「Hello、brotherまだ寂しい」弟を亡くしたイギリス人作家が震災被災地の「風の電話」へ 亡くなった人に思い届ける電話ボックス
亡くなった人に思いを伝えようと岩手・大槌町に設置されている電話ボックス「風の電話」を10月17日、イギリス人の作家の男性が訪れた。2年前に弟が自殺した経験を持つこの男性がどんな思いを伝えたのか取材した。 【画像】亡き弟へ…「風の電話」で語りかけた思い
震災を伝えるイギリス人作家
10月17日、三陸の沿岸を歩く一人の男性がいた。イギリス人の作家でセラピストとしても活動しているジュリアン・セジウィックさん(58)だ。ジュリアンさんは宮城県から岩手県の沿岸300kmの道のりを様々な人に出会いながら歩いて旅していた。毎日25kmから30km歩いているという。 「恐ろしい出来事(震災)が起きて、難しい話を聞いたけど、この景色大好きね。
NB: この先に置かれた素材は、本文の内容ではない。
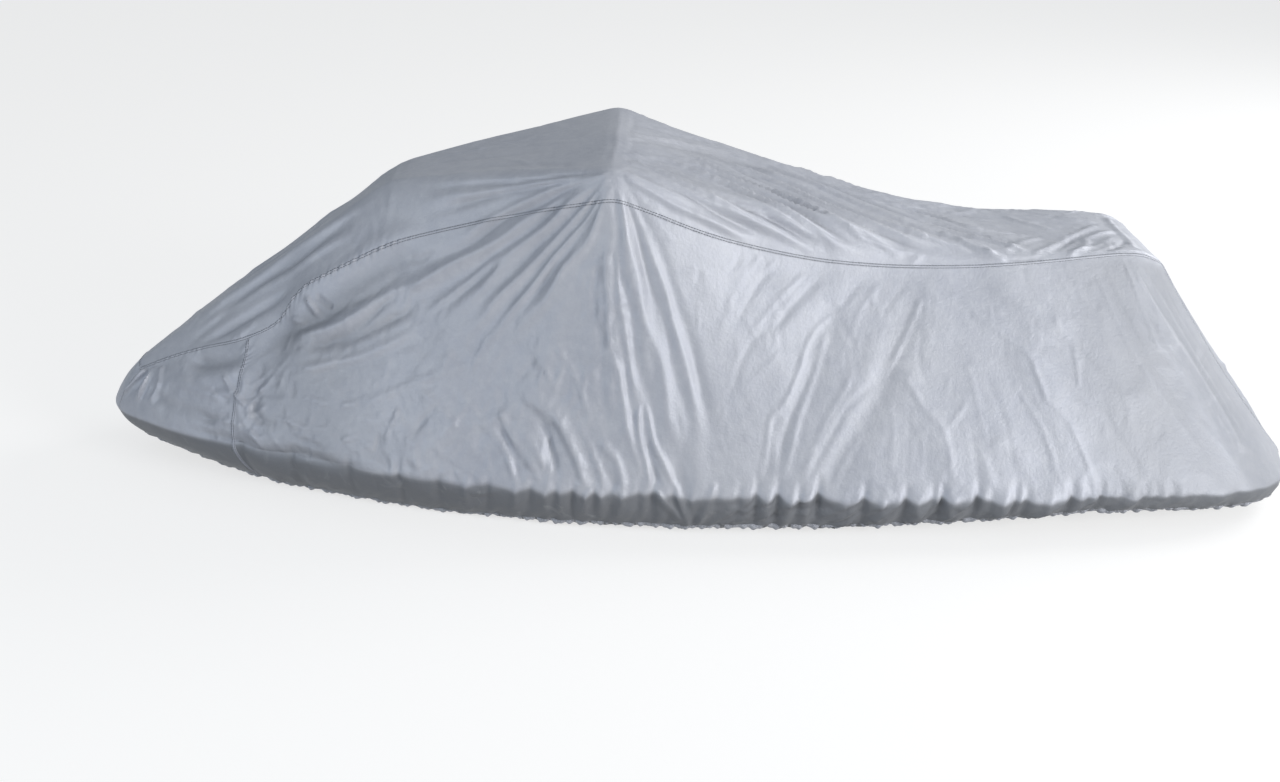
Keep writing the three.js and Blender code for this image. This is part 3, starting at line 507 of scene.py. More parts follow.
FOLDS_STARBOARD = [
    ("pleat", 8, 9, [(-1350, 1.45), (-1345, 2.3), (-1360, 3.5)]),
    ("ridge", 8, 10, [(-1310, 1.5), (-1275, 2.6), (-1262, 3.6)]),
    ("fold", -5, 23.5, [(-1215, 1.6), (-1110, 1.7), (-1030, 1.7)]),
    ("fold", 8, 20, [(-1240, 2.5), (-1120, 2.9), (-1010, 3.2)]),
    ("ridge", 12, 11, [(-1006, 2.0), (-1000, 2.8), (-1010, 3.4), (-960, 4.3)]),
    ("crease", 7, 7, [(-1060, 2.4), (-1000, 3.1)]),
    ("crease", 7.5, 7, [(-930, 3.1), (-985, 3.6)]),
    ("lump", 5.5, 23.5, [(-900, 1.65), (-850, 1.75), (-790, 1.7)]),
    ("fold", -6, 14.5, [(-920, 1.9), (-860, 2.1), (-780, 2.1)]),
    ("fold", 12.5, 16, [(-870, 2.3), (-740, 2.3), (-600, 2.0)]),
    ("fold", -11, 16, [(-830, 2.7), (-660, 2.6), (-520, 2.3)]),
    ("crease", 7.5, 7, [(-760, 3.7), (-620, 3.6), (-470, 3.3), (-350, 3.35)]),
    ("fold", -12, 23.5, [(-1150, 4.2), (-1000, 4.4), (-800, 4.45), (-600, 4.5)]),
    ("fan", -10.5, 12, [(-20, 1.08), (-200, 1.06), (-380, 1.02), (-540, 1.0)]),
    ("fan", 10.5, 12, [(-20, 1.14), (-190, 1.2), (-380, 1.22), (-560, 1.3)]),
    ("fan", -12, 13.5, [(-16, 1.24), (-150, 1.36), (-360, 1.5), (-590, 1.8)]),
    ("fan", 14, 15.5, [(-15, 1.3), (-170, 1.6), (-380, 2.0), (-600, 2.45)]),
    ("fan", -12, 14.5, [(-12, 1.38), (-120, 1.7), (-290, 2.3), (-480, 2.9)]),
    ("fan", 12, 13.5, [(-10, 1.44), (-70, 1.75), (-220, 2.4), (-380, 3.1)]),
    ("fan", -10.5, 13, [(-8, 1.48), (-50, 1.9), (-150, 2.6), (-270, 3.4)]),
    ("fan", 11, 11.5, [(0, 1.42), (0, 1.8), (8, 2.6), (35, 3.5), (70, 4.4)]),
    ("fan", -11, 11.5, [(10, 1.4), (28, 1.7), (70, 2.7), (110, 3.6), (140, 4.3)]),
    ("fan", 11, 11, [(20, 1.35), (66, 1.8), (112, 2.7), (150, 3.5), (190, 4.2)]),
    ("fan", -8, 12.5, [(50, 1.3), (110, 1.7), (170, 2.6), (215, 3.5), (240, 4.2)]),
    ("pleat", 8, 11, [(110, 4.3), (140, 4.6), (190, 5.1)]),
    ("ridge", 6, 11, [(240, 4.3), (220, 4.7), (200, 5.1)]),
    ("lump", 6.25, 25.5, [(-380, 3.7), (-260, 4.0)]),
    ("lump", -6.25, 22.5, [(-260, 3.3), (-140, 3.6)]),
    ("lump", 6.25, 21, [(-190, 4.1), (-60, 4.3)]),
    ("crease", 7.5, 7, [(-220, 3.3), (-190, 3.1), (-160, 3.35)]),
    ("fold", -3.5, 11.5, [(560, 1.5), (480, 2.1), (400, 2.7)]),
    ("ridge", 3.5, 8, [(600, 2.0), (520, 2.6), (450, 3.4), (400, 4.3)]),
    ("ridge", 2.5, 8.5, [(700, 2.0), (640, 2.9), (560, 3.6), (500, 4.3)]),
    ("fold", -3, 10.5, [(720, 2.6), (650, 3.3), (600, 4.2)]),
    ("ridge", 2, 7, [(860, 1.7), (800, 2.4), (780, 3.2), (810, 4.2)]),
    ("crease", 2, 7, [(780, 3.1), (850, 3.4), (920, 3.3)]),
    ("fold", 1.5, 9, [(700, 3.6), (690, 4.3)]),
    ("fold", -1.5, 9.5, [(900, 3.4), (910, 4.3)]),
    ("fold", -3, 11, [(940, 1.4), (1060, 2.1), (1180, 2.8), (1250, 3.4)]),
    ("ridge", 2.5, 8.5, [(980, 1.9), (1080, 2.5), (1190, 3.2), (1260, 4.0)]),
    ("crease", 3.5, 7, [(1040, 2.6), (1080, 3.1), (1130, 3.4), (1150, 4.3)]),
    ("crease", 2, 6.5, [(1150, 3.9), (1220, 4.1)]),
    ("ridge", 2, 8, [(1360, 1.5), (1385, 2.6), (1392, 4.2)]),
    ("fold", -2, 8, [(1378, 1.5), (1400, 2.6), (1402, 4.2)]),
    ("ridge", 2, 9, [(1310, 2.0), (1350, 3.0), (1368, 4.2)]),
    ("fold", -2, 11.5, [(1270, 1.5), (1310, 2.6), (1345, 3.8)]),
    ("pleat", 2.5, 8, [(480, 4.4), (420, 4.7), (370, 5.0)]),
    ("pleat", 2.5, 8, [(760, 4.4), (720, 4.7), (690, 5.0)]),
    ("pleat", 2.5, 8, [(1020, 4.4), (990, 4.7), (950, 5.0)]),
    ("ridge", 1.75, 11, [(-500, 4.55), (-530, 5.0)]),
]
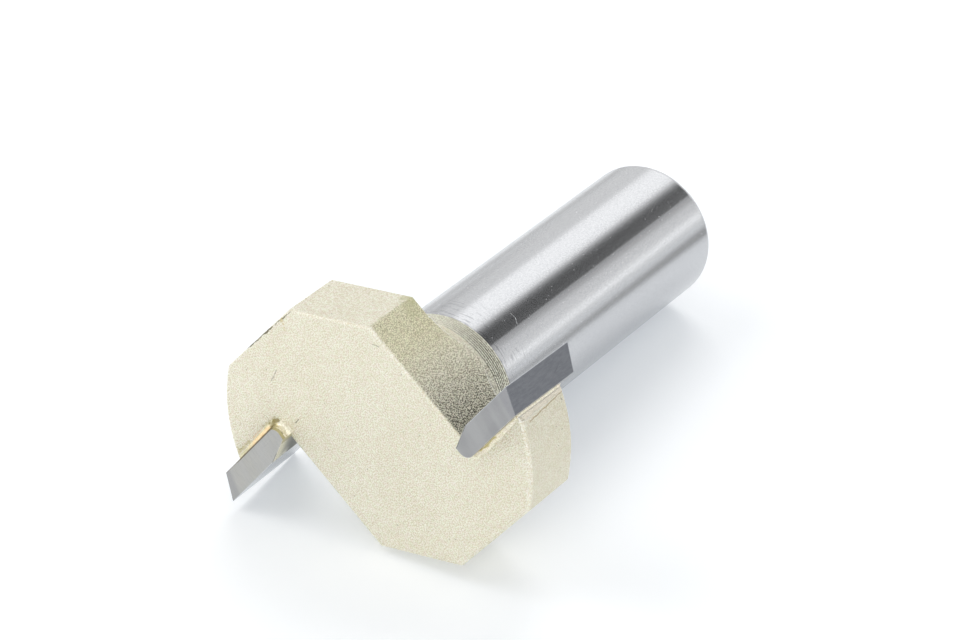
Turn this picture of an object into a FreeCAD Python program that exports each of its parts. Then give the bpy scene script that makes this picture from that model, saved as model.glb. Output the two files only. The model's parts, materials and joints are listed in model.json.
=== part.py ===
import FreeCAD, Part
import math
import os

# A T-slot router bit, lying on a table as it comes to rest.
# Lengths are in millimetres and angles in degrees.
# It is drawn upright in the tool's own frame, where Z is the turning axis, the flat front of the
# head is at Z = 0 and the shank runs towards +Z, and is laid down at the end.

# Shank and hub
shank_diameter = 12.7
shank_length = 39.8
shank_edge_radius = 0.7
hub_length = 4.45
hub_cone_angle = 15.0
hub_root_radius = 1.4

# Head
body_diameter = 29.3
body_thickness = 6.7
body_edge_radius = 0.25
gullet_floor_offset = 7.13
corner_flat_offset = 10.0
back_flat_offset = 12.53
land_edge_angle = 27.4
land_slope = 16.0

# Carbide plates
cutting_diameter = 31.75
hook_angle = 16.0
rake_turn = -2.25
shear_angle = 1.0
plate_thickness = 2.15
plate_width = 8.6
plate_clearance_lean = 32.6
plate_facet_length = 2.28
plate_facet_depth = 0.77
plate_end_lean = 6.0
plate_corner_radius = 0.75
front_overhang = 1.5
back_overhang = 1.4
dish_angle = 2.4
end_clearance_angle = 4.5

# Braze metal
braze_gap = 0.18
bead_leg_outer = 0.25
bead_leg_inner = 0.6

# Places worked out from the sizes above
shank_radius = shank_diameter / 2
body_radius = body_diameter / 2
cutting_radius = cutting_diameter / 2
shank_end = body_thickness + shank_length
plate_back = body_thickness + back_overhang
tip_angle = hook_angle + rake_turn
reach = cutting_diameter + shank_end

origin = FreeCAD.Vector(0, 0, 0)
across_axis = FreeCAD.Vector(1, 0, 0)
inward_axis = FreeCAD.Vector(0, 1, 0)
tool_axis = FreeCAD.Vector(0, 0, 1)


def point(x, y, z=0.0):
    return FreeCAD.Vector(x, y, z)


def cos(angle):
    return math.cos(math.radians(angle))


def sin(angle):
    return math.sin(math.radians(angle))


def tan(angle):
    return math.tan(math.radians(angle))


def turned(shape, angle):
    """A copy turned about the tool's axis."""
    copy = shape.copy()
    copy.rotate(origin, tool_axis, angle)
    return copy


# Shank and hub

def shank_and_hub():
    """The turned profile, from inside the head to the end of the shank."""
    base = body_thickness / 2
    cone_end = body_thickness + hub_length
    root_height = body_thickness + hub_root_radius
    cone_radius = shank_radius + (cone_end - root_height) * tan(hub_cone_angle)
    root_centre = point(cone_radius + hub_root_radius / cos(hub_cone_angle), 0, root_height)
    root_middle_angle = (hub_cone_angle + 90) / 2
    corner_centre = point(shank_radius - shank_edge_radius, 0, shank_end - shank_edge_radius)

    axis_start = point(0, 0, base)
    axis_end = point(0, 0, shank_end)
    base_rim = point(root_centre.x, 0, base)
    root_foot = point(root_centre.x, 0, body_thickness)
    root_middle = root_centre - radial(root_middle_angle) * hub_root_radius
    root_top = root_centre - radial(hub_cone_angle) * hub_root_radius
    cone_top = point(shank_radius, 0, cone_end)
    edge_start = corner_centre + radial(0) * shank_edge_radius
    edge_middle = corner_centre + radial(45) * shank_edge_radius
    edge_end = corner_centre + radial(90) * shank_edge_radius

    profile = Part.Wire(
        [
            Part.makeLine(axis_start, base_rim),
            Part.makeLine(base_rim, root_foot),
            Part.Arc(root_foot, root_middle, root_top).toShape(),
            Part.makeLine(root_top, cone_top),
            Part.makeLine(cone_top, edge_start),
            Part.Arc(edge_start, edge_middle, edge_end).toShape(),
            Part.makeLine(edge_end, axis_end),
            Part.makeLine(axis_end, axis_start),
        ]
    )
    return Part.Face(profile).revolve(origin, tool_axis, 360)


def radial(rise):
    """Unit vector in the turned profile's plane, at this angle above straight outwards."""
    return point(cos(rise), 0, sin(rise))


# Carbide plates

def in_plate_place(shape):
    """Takes a shape from the plate's own frame to its place on the head. In that frame the front
    cutting corner is at X = Y = 0, X runs outwards along the rake face and Y into the plate."""
    placed = shape.copy()
    placed.rotate(point(0, 0, -front_overhang), across_axis, -shear_angle)
    placed.rotate(origin, tool_axis, rake_turn)
    placed.translate(point(cutting_radius * cos(tip_angle), cutting_radius * sin(tip_angle)))
    return placed


def plate_section(grown_by=0.0):
    """The plate's section seen from the front: rake face, leaning flank, back, and an inner end
    with a rounded back corner and a long facet at the rake face."""
    end_inset = (plate_thickness - plate_facet_depth) * tan(plate_end_lean)
    tip = point(0, 0)
    flank_end = point(-plate_thickness * tan(plate_clearance_lean), plate_thickness)
    inner_corner = point(-plate_width, plate_thickness)
    facet_end = point(end_inset - plate_width, plate_facet_depth)
    facet_start = point(facet_end.x + plate_facet_length, 0)

    along_back = (flank_end - inner_corner).normalize()
    along_end = (facet_end - inner_corner).normalize()
    half_angle = along_back.getAngle(along_end) / 2
    setback = plate_corner_radius / math.tan(half_angle)
    bisector = (along_back + along_end).normalize()
    centre = inner_corner + bisector * (plate_corner_radius / math.sin(half_angle))
    arc_start = inner_corner + along_back * setback
    arc_middle = centre - bisector * plate_corner_radius
    arc_end = inner_corner + along_end * setback

    outline = Part.Wire(
        [
            Part.makeLine(tip, flank_end),
            Part.makeLine(flank_end, arc_start),
            Part.Arc(arc_start, arc_middle, arc_end).toShape(),
            Part.makeLine(arc_end, facet_end),
            Part.makeLine(facet_end, facet_start),
            Part.makeLine(facet_start, tip),
        ]
    )
    if grown_by > 0:
        outline = outline.makeOffset2D(grown_by)
    return Part.Face(outline)


def plate_prism(section):
    """A plate section drawn out well past both faces of the head."""
    prism = section.extrude(tool_axis * 2 * reach)
    prism.translate(tool_axis * -reach)
    return prism


def ground_away(height, side):
    """The space beyond a plate's end, which dips towards the middle of the head and away from the
    cutting edge. Side is 1 for the front end and -1 for the back end."""
    start = -reach if side > 0 else 0
    space = Part.makeBox(4 * reach, 4 * reach, reach, point(-2 * reach, -2 * reach, start))
    space.rotate(origin, inward_axis, side * dish_angle)
    space.rotate(origin, across_axis, side * end_clearance_angle)
    space.translate(tool_axis * height)
    return space


def carbide_plate():
    plate = plate_prism(plate_section())
    plate = plate.cut(ground_away(-front_overhang, 1))
    plate = plate.cut(ground_away(plate_back, -1))
    return in_plate_place(plate)


def plate_seat():
    """The milled slot that takes one plate and its braze."""
    return in_plate_place(plate_prism(plate_section(braze_gap)))


# Steel body

def beyond_flat(offset, angle):
    """All that lies further out than a flat at this offset from the axis, facing this way."""
    block = Part.makeBox(reach, 2 * reach, 2 * reach, point(offset, -reach, -reach))
    return turned(block, angle)


def gullet_space():
    """The open corner in front of a plate, from its flat floor to halfway through the plate."""
    wall = in_plate_place(plate_section()).BoundBox.Center.y
    return Part.makeBox(reach, reach + wall, 2 * reach, point(gullet_floor_offset, -reach, -reach))


def head_blank():
    """The two-lobed disc with its convex edges eased, before the plate seats are milled."""
    blank = Part.makeCylinder(body_radius, body_thickness)
    for side in (0, 180):
        blank = blank.cut(turned(gullet_space(), side))
        blank = blank.cut(beyond_flat(corner_flat_offset, side - 45))
        blank = blank.cut(beyond_flat(back_flat_offset, side - 90))
    wall = gullet_space().BoundBox.YMax
    eased = [
        edge
        for edge in blank.Edges
        if any(not math.isclose(abs(vertex.Point.y), wall) for vertex in edge.Vertexes)
    ]
    return blank.makeFillet(body_edge_radius, eased)


def milled_bar():
    """Shank, hub and head in one piece, before the plate seats are milled."""
    upper = shank_and_hub()
    head = head_blank()
    for side in (0, 180):
        upper = upper.cut(turned(gullet_space(), side))
    bar = head.fuse(upper)
    for side in (0, 180):
        bar = bar.cut(beyond_flat(body_radius * cos(land_slope), side + land_edge_angle - land_slope))
    return bar


def cutter_body():
    body = milled_bar()
    for side in (0, 180):
        body = body.cut(turned(plate_seat(), side))
    return body.removeSplitter()


# Braze metal

def fillet_section(corner, outward, rise, leg):
    """A hollow-faced fillet between plate and head, its root sunk into both."""
    sink = leg / 2
    on_plate = corner + rise * leg
    on_head = corner + outward * leg
    middle = corner + (outward + rise) * (leg * (1 - cos(45)))
    head_root = on_head - rise * sink
    deep_root = corner - (outward + rise) * sink
    plate_root = on_plate - outward * sink
    return Part.Wire(
        [
            Part.Arc(on_plate, middle, on_head).toShape(),
            Part.makeLine(on_head, head_root),
            Part.makeLine(head_root, deep_root),
            Part.makeLine(deep_root, plate_root),
            Part.makeLine(plate_root, on_plate),
        ]
    )


def braze_bead(height, rise):
    """The braze drawn up in the corner between a plate and one face of the head, thin along the
    plate's back and thick round its inner end."""
    back, corner, end = plate_section().OuterWire.OrderedEdges[1:4]
    path = Part.Wire([back, corner, end])
    path.translate(tool_axis * height)
    start = path.OrderedVertexes[0].Point
    before_finish = path.OrderedVertexes[-2].Point
    finish = path.OrderedVertexes[-1].Point
    end_outward = (finish - before_finish).normalize().cross(tool_axis)
    thin = fillet_section(start, inward_axis, rise, bead_leg_outer)
    thick = fillet_section(finish, end_outward, rise, bead_leg_inner)
    return in_plate_place(path.makePipeShell([thin, thick], True, False))


def braze_joint():
    """The metal between one plate and its seat, with the fillets drawn up on both faces."""
    bar = milled_bar()
    steel = bar.cut(plate_seat())
    rim = Part.makeCylinder(body_radius - body_edge_radius, 2 * reach, tool_axis * -reach)
    joint = bar.common(plate_seat())
    for height, rise in ((0, tool_axis * -1), (body_thickness, tool_axis)):
        joint = joint.fuse(braze_bead(height, rise).common(rim).cut(steel))
    return joint.cut(carbide_plate()).removeSplitter()


# Resting place

def floor_direction():
    """The way down, in the tool's frame, when the bit lies on a plate, on the gullet corner beyond
    it and on the rim of the shank's end. Each contact is the centre of the rounding that touches."""
    half_turn = FreeCAD.Rotation(tool_axis, 180)
    corner_x = gullet_floor_offset - body_edge_radius
    corner_y = corner_x - (corner_flat_offset - body_edge_radius) * math.sqrt(2)
    corner = half_turn.multVec(point(corner_x, corner_y, body_thickness - body_edge_radius))
    plate_end = in_plate_place(Part.Vertex(tool_axis * plate_back)).Point
    plate = half_turn.multVec(plate_end)
    rim_centre = tool_axis * (shank_end - shank_edge_radius)
    down = point(plate.x + corner.x, plate.y + corner.y).normalize()
    for _ in range(20):
        outwards = point(down.x, down.y).normalize()
        rim = rim_centre + outwards * (shank_radius - shank_edge_radius) + down * shank_edge_radius
        corner_touch = corner + down * body_edge_radius
        normal = (corner_touch - plate).cross(rim - plate).normalize()
        down = normal if normal.dot(outwards) > 0 else normal * -1
    return down


def laid_down(nodes):
    """The nodes on the table, shank along +Y, with the middle of their box above the origin."""
    up = floor_direction() * -1
    ahead = (tool_axis - up * tool_axis.dot(up)).normalize()
    across = ahead.cross(up)
    turn = FreeCAD.Matrix(
        across.x, across.y, across.z, 0, ahead.x, ahead.y, ahead.z, 0, up.x, up.y, up.z, 0, 0, 0, 0, 1
    )
    lying = {}
    for name, shape in nodes.items():
        lying[name] = shape.copy()
        lying[name].transformShape(turn)
    box = Part.Compound(list(lying.values())).optimalBoundingBox(False, False)
    for shape in lying.values():
        shape.translate(point(-box.Center.x, -box.Center.y, -box.ZMin))
    return lying


plate = carbide_plate()
braze = braze_joint()
lying = laid_down(
    {
        "cutter_body": cutter_body(),
        "carbide_tip_a": plate,
        "carbide_tip_b": turned(plate, 180),
        "braze_joint_a": braze,
        "braze_joint_b": turned(braze, 180),
    }
)
os.makedirs("parts", exist_ok=True)
for name, shape in lying.items():
    shape.exportStep(f"parts/{name}.step")
    print(name, "solids", len(shape.Solids), "volume", round(shape.Volume, 3))
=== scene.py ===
# %% [markdown]
# # A t-slot router bit on a white table
# The bit is one brazed tool: a turned steel body with a thin two-lobed head, two carbide plates in
# milled seats, and the braze metal that holds them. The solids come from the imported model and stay
# where they are. This lesson gives them their finishes, cuts the fine turned rings of the hub, makes
# the braze uneven as it is when it has run, and sets up the table, the lamps and the camera.

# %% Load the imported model
import json
import math

import bmesh
import bpy
from mathutils import Matrix, Quaternion, Vector

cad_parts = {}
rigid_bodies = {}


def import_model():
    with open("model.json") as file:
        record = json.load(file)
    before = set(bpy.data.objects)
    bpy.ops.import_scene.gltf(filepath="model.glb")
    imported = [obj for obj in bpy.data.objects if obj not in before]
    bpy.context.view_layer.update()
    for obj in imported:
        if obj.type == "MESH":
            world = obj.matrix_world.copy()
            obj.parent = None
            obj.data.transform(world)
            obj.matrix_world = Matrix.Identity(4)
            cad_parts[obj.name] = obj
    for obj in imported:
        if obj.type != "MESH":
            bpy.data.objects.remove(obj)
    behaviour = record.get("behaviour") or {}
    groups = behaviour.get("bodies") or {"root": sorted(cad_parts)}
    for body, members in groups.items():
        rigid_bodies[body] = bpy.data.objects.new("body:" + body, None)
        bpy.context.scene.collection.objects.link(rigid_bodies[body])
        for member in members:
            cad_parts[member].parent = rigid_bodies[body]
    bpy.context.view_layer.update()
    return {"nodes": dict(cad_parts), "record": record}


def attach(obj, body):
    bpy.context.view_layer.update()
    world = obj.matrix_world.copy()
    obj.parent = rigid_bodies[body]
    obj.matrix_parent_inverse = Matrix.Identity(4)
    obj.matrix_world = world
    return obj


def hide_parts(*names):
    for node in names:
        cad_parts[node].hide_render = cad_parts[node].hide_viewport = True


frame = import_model()
nodes = frame["nodes"]
print("nodes:", ", ".join(sorted(nodes)))

# %% [markdown]
# ## The tool's own directions
# Turned rings, the edge of the plating and the ground shank all follow the axis of the bit, which
# leans a few degrees because the head is wider than the shank. The mount that holds the shank names
# that axis. Everything below is measured from the middle of the head's front face, so a place is
# written as the toolmaker would: so far along the axis, so far out from it. The head is turned about
# the axis until it rests on one plate, and "across" is the direction of its two plates.

# %% The axis and the head's directions
MM = 0.001
shank_mount = next(m for m in frame["record"]["mounts"] if m["name"] == "shank")
along_axis = Vector(shank_mount["axis"]).normalized()
mount_distance = 28.475 * MM
front_centre = Vector(shank_mount["pos_m"]) - along_axis * mount_distance
head_turn = math.radians(52.19)
level_side = Vector((1, 0, 0))
lean_up = level_side.cross(along_axis)
across = level_side * math.cos(head_turn) + lean_up * math.sin(head_turn)
beside = level_side * math.sin(head_turn) - lean_up * math.cos(head_turn)
print("front centre, mm:", [round(v / MM, 2) for v in front_centre])
print("across:", [round(v, 3) for v in across])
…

人、大好き」と語るジュリアンさんは、本の執筆のため東日本大震災の被災地をたびたび訪れてきた。きっかけは友人が福島県に住んでいたことだった。ジュリアンさんは、「大震災の後、毎日毎日メールをもらって、放射線について、地震について。だんだんアイデア・ストーリーが湧いてきた」と話す。 6年前、南相馬市を訪れ被災した人たちと触れ合ったジュリアンさんは、その体験をもとに2021年に「TSUNAMI GIRL」という本を出版した。友人の漫画家と作り上げたこの本は、津波で祖父を亡くす経験をした15歳の少女が困難と向き合う姿を描いたもので、イギリスで権威ある児童文学賞「カーネギー賞」の最終選考にも残った。 「TSUNAMI GIRL」には思春期の子どもたちに生きる力をもたらしたいとの願いが込められている。ジュリアンさんは「若い人は不安がいっぱい。大震災の生存者の話、つらい出来事について教えたら、きっとイギリスの生徒たちは『大丈夫、僕の問題は大丈夫』と思う」と語る。
自分のトラウマを話す“強い心”
ジュリアンさんが岩手県を初めて訪れたのは2年前。特に印象に残った場所が今回の旅の目的地となっていた。 訪れたのは釜石市の旅館・宝来館。語り部女将の岩崎昭子さんが出迎えた。ジュリアンさんのSNSには、「世界中で一番好きな場所の一つ「ホウライカン」に到着。素敵な友達で津波サバイバーのAkikoさんに会う」と記されていた。 岩崎さんは津波にのまれながら九死に一生を得た経験の持ち主だ。身近な人を亡くした悲しみを抱えながらも宿を切り盛りし、体験を伝える活動を続けてきた。 ジュリアンさんによると、「昭子さんの話を聞きました。毎日毎日、自分のトラウマについて話しています。強い心がある」という。また、岩崎さんは「宿をやっていてよかったなと、つくづくジュリアンと出会って思う。分かり合える」と話した。 ジュリアンさんは普段「TSUNAMI GIRL」の本を携えてヨーロッパ各国の学校を訪れ、岩崎さんら被災者から得た学びを生徒に伝える活動をしている。ジュリアンさんは「その回復、その強さは、イギリスの生徒たちにとても役に立つ」と話す。